All specialist librarian roles require differing knowledge, skills, experience and qualities. All librarians must have a passion for books, reading and literacy and have exceptional customer service and interpersonal skills. Any additional areas of expertise will depend on what a company is looking for and a librarian’s intended specialist areas. Further qualifications and training may be necessary for specialised roles. See CILIP for additional information.
Librarians not correctly carrying out their roles can result in damaged or missing information resources, which can be costly. Cataloguing errors can affect library systems. Library users may also be unhappy with the service; they may complain if they are unable to find the information resources they need, leading to a poor reputation and a loss of people using the library. In particular settings, such as legal and healthcare, incompetence can have serious consequences. Therefore, whatever the type of role, librarians must have the necessary competence to carry out the work professionally and correctly. They should also know the limits of their competency, i.e. asking for help when something is beyond their expertise.
Resources, books, materials, equipment, technology, systems and trends are regularly changing. Therefore, librarians must keep ahead of the latest developments and changes to carry out their roles effectively and correctly. Continuing professional development (CPD) gives librarians the knowledge and skills to keep up to date with these changes, understand their responsibilities, and progress in their careers.

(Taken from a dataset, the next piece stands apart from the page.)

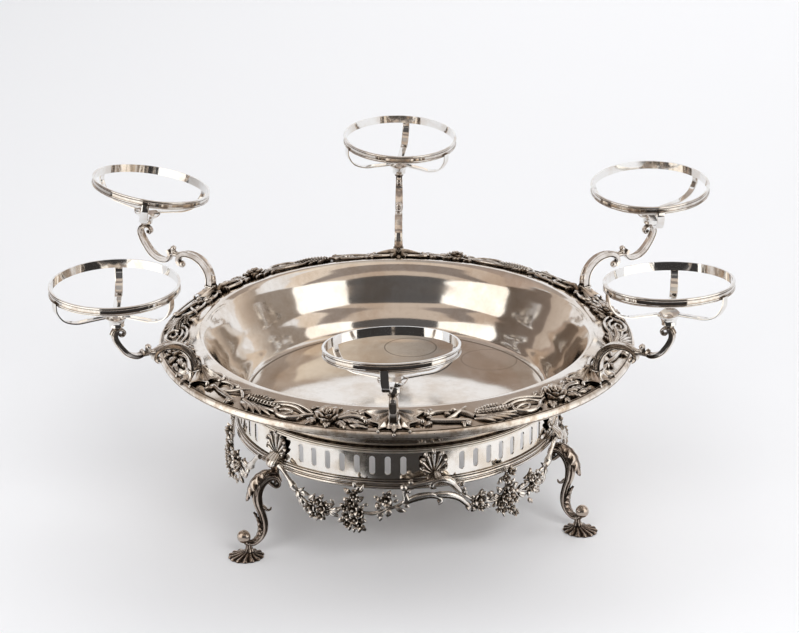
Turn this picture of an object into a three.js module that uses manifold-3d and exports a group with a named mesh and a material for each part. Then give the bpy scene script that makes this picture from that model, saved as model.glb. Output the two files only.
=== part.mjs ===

Joining a professional body or association (as previously mentioned) can help prospective and current librarians enhance their skills and overall career. These may offer different levels of membership, CPD, support and access to industry contacts and networking events.
There is an opportunity for career progression for librarians. With more training and experience, they could move to a senior position, such as a library manager or head of library services. They could go from working in a public library to specialising in a specific setting, such as legal or healthcare. Alternatively, they could specialise in managing specialist collections or services.
Knowledge, skills and experience gained from working as a librarian can also lead to a career in different areas. For example, they could work in customer service, events, training or research.